Here’s another example: “In 1958 only 36% of all Americans had air conditioning. Today 79% of Americans below the poverty line have air conditioning.”
http://www.huffingtonpost.com/matt-ridley/down-with-doom-how-the-wo_b_630792.html
In my opinion it’s great to have Greenpeace and WWF and Realclimate.com
Shrill warnings are absolutely necessarily. We cannot afford to overlook anything that significantly matters to our future.
But we have to make sure people do not get the impression that all in all the worldwide trend is negative and we are doomed anyway. That a food crisis of massive proportions is almost inevitable or that our pollinators will most likely go extinct.
Our communication should be solution oriented.
We should not limit ourselves to problem-oriented thinking and problem-oriented communication.
Here are two here’s a great books that talks about solutions:
http://www.amazon.com/Hot-Flat-Crowded-Revolution---America/dp/B002BWQ504/
http://www.naturaledgeproject.net/factor5.aspx
We have to use fewer resources to achieve a particular benefit. Here are two energy examples: In 1989 we owned a car in Kansas moving us 12 miles using 1 gallon of fuel. Today in 2011 my Ford Fiesta allows us to move 65 miles using 1 gallon of fuel. More than 20 years ago double-glazed windows were already standard in Germany while most of the UK still relied on single panes. Today we are moving toward triple-glazed windows and the insulation of walls and roofs are far superior. It costs less and less to heat a house in the winter.
What about other resources? Well, the ultimate goal must be cradle-to-crade manufacturing, see http://en.wikipedia.org/wiki/Cradle_to_Cradle_Design
Our global intelligence will get us there. At some point garbage dumps will become practically obsolete. This will create a sustainable system. Of course we also need to change our way of life, but it will still be a better life than in the past. Cars require only a quarter of gas than they did in the past, but people cross eight times longer distances, so in absolute terms more fossil fuels are being consumed.

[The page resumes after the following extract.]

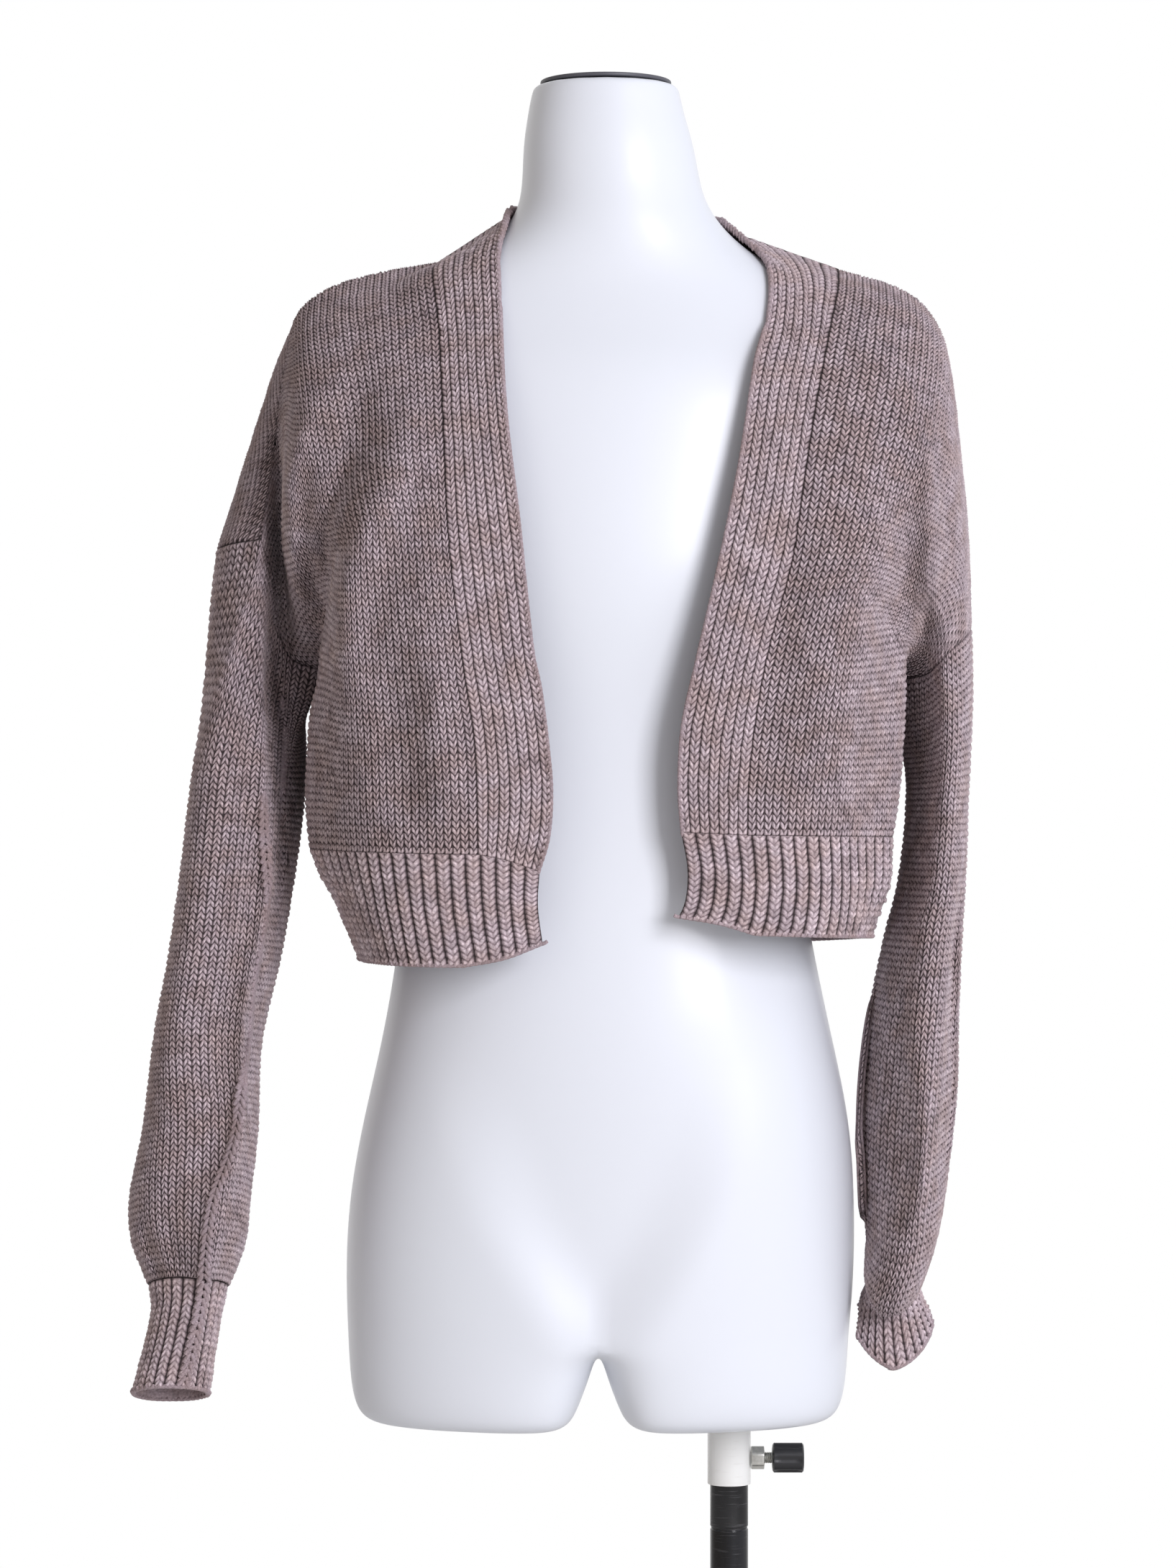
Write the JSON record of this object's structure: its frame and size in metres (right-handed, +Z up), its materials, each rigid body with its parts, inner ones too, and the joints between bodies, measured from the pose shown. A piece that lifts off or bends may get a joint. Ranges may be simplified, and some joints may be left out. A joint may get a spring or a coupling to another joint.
{
  "type": "cropped open-front cardigan on a limbless dress form with its stand",
  "caption": "Cropped knitted cardigan with dropped shoulders, ribbed hem and cuffs and an open front, worn by a glossy limbless dress form on a clamped pole stand.",
  "frame": {"origin": "centre of the base's underside, on the pole's axis", "axes": "+Z up along the pole, -Y is the garment's front, -X is the picture's left; the form stands off the pole towards -X"},
  "size_m": [0.5898, 0.4, 1.5898],
  "materials": {
    "knit": "chunky mauve-taupe stockinette and rib knit",
    "form_gloss": "glossy white moulded shell with fine scratches",
    "neck_cap_grey": "dark grey top plate",
    "stand_black": "scratched gloss black paint",
    "collar_white": "off-white paint",
    "clamp_steel": "zinc-plated nut and screw",
    "knob_black": "black moulded grip"
  },
  "bodies": {
    "stand": {"stand_base": "stand_black", "stand_pole": "stand_black"},
    "form": {"front_left": "knit", "front_right": "knit", "front_band_left": "knit", "front_band_right": "knit", "hem_rib_front_left": "knit", "hem_rib_front_right": "knit", "sleeve_left": "knit", "sleeve_right": "knit", "cuff_left": "knit", "cuff_right": "knit", "back": "knit", "hem_rib_back": "knit", "back_neck_band": "knit", "dress_form": "form_gloss", "neck_cap": "neck_cap_grey", "stand_collar": "collar_white", "clamp_nut": "clamp_steel"},
    "knob": {"clamp_screw": "clamp_steel", "clamp_knob": "knob_black"}
  },
  "joints": [
    {"name": "form_swivel", "type": "hinge", "parent": "stand", "child": "form", "pos_m": [0, 0, 0.69], "axis": [0, 0, 1], "continuous": true},
    {"name": "knob_turn", "type": "hinge", "parent": "form", "child": "knob", "pos_m": [0.0145, 0, 0.686], "axis": [1, 0, 0], "continuous": true}
  ]
}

Something needs to be done about this, no doubt. It is a problem. So what is the solution? There are plenty. Car pooling, HOV lanes, working from home 1–2 days a week instead of driving to the office every day, using trains running on electricity based on renewable energy sources, modern public transport in our urban regions (the US should learn from Europe here), car sharing i.e. not owning a car (saves resources to produce cars) at all.
Zero-energy buildings are a reality already. Of course it will take many decades for them to become widespread.

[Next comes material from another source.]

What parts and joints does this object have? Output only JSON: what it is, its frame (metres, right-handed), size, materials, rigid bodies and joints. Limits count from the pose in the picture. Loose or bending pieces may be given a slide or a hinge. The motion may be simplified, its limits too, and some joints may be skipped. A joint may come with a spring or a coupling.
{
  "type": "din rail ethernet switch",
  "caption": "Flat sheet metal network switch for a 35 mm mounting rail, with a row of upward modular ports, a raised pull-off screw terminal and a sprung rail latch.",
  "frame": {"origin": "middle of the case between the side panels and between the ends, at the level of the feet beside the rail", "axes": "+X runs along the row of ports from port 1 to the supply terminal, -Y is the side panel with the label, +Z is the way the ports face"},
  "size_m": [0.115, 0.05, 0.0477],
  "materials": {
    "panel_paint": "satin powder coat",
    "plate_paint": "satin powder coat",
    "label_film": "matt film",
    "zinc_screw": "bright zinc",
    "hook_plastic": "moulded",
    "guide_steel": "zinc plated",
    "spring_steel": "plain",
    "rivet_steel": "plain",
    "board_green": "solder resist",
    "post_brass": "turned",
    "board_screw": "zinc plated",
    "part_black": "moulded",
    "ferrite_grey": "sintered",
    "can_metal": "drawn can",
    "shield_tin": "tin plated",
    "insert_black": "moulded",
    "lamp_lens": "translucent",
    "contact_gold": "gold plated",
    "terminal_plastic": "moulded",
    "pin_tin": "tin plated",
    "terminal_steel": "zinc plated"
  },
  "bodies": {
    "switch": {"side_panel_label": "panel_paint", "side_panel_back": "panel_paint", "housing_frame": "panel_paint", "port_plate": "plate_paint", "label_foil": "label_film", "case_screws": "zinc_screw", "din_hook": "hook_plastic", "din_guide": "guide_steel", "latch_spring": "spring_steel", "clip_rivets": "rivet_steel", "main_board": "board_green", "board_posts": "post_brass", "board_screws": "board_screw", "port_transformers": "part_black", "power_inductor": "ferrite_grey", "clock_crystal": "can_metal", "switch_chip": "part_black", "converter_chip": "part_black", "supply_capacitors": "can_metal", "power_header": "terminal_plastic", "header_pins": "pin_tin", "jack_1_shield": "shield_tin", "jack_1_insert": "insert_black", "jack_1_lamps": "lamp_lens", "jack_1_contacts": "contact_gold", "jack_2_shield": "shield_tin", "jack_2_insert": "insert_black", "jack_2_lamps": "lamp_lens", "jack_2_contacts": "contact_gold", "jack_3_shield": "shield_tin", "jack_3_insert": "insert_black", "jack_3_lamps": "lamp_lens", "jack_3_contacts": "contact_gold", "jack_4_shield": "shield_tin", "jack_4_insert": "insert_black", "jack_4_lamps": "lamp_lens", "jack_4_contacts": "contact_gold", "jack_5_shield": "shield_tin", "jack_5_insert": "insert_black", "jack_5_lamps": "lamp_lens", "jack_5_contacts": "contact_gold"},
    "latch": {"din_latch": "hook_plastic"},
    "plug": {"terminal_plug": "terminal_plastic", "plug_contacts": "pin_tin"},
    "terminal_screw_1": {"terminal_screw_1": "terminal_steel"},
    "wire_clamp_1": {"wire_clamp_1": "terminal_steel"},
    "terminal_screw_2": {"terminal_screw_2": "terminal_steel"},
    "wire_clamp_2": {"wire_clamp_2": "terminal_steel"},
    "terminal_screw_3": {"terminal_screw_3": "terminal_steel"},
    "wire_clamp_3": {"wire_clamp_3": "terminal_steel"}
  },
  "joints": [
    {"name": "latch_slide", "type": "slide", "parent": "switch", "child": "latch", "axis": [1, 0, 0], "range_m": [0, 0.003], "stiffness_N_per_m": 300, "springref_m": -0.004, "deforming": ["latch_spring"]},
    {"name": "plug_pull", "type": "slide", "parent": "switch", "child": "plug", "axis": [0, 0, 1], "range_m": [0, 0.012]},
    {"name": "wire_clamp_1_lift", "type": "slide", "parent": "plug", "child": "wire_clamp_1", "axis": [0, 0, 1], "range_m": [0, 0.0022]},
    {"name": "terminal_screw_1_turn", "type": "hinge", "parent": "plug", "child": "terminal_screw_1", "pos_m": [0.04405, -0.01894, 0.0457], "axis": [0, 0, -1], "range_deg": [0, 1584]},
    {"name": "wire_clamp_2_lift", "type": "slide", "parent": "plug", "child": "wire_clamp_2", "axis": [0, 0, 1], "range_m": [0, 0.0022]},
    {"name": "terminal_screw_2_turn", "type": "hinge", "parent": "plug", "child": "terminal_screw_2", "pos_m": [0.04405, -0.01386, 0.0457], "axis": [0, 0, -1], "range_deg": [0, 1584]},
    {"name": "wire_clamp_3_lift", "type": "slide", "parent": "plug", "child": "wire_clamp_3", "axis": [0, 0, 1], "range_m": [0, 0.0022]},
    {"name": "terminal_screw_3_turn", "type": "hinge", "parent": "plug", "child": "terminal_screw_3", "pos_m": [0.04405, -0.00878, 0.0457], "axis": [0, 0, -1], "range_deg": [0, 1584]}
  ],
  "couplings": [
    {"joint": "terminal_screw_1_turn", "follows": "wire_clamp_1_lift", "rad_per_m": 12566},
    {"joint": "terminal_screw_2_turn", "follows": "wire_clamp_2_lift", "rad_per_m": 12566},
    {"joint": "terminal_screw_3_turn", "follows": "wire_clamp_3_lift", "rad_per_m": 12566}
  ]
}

Most heated discussions about the difference between the two following views:
1) Humanity as a whole got serious problems and change for the better is too slow
2) Humanity as a whole got serious problems and this is what we need to do
Our mindset must shift towards number 2.
According to M. Ridley ideas are “having sex with other ideas” from all over the planet with ever-increasing promiscuity. We can’t extrapolate in a linear way from the present state of society. R. Kurzweil calls this the law of accelerating returns. We’ve seen paradigm shifts every decade or so for the past 300 years. It’s reasonable to predict more of these shifts in the near future. Therefore the potential of humanity avoiding failure is immense. Saving the world is NOT a lost cause. On the contrary.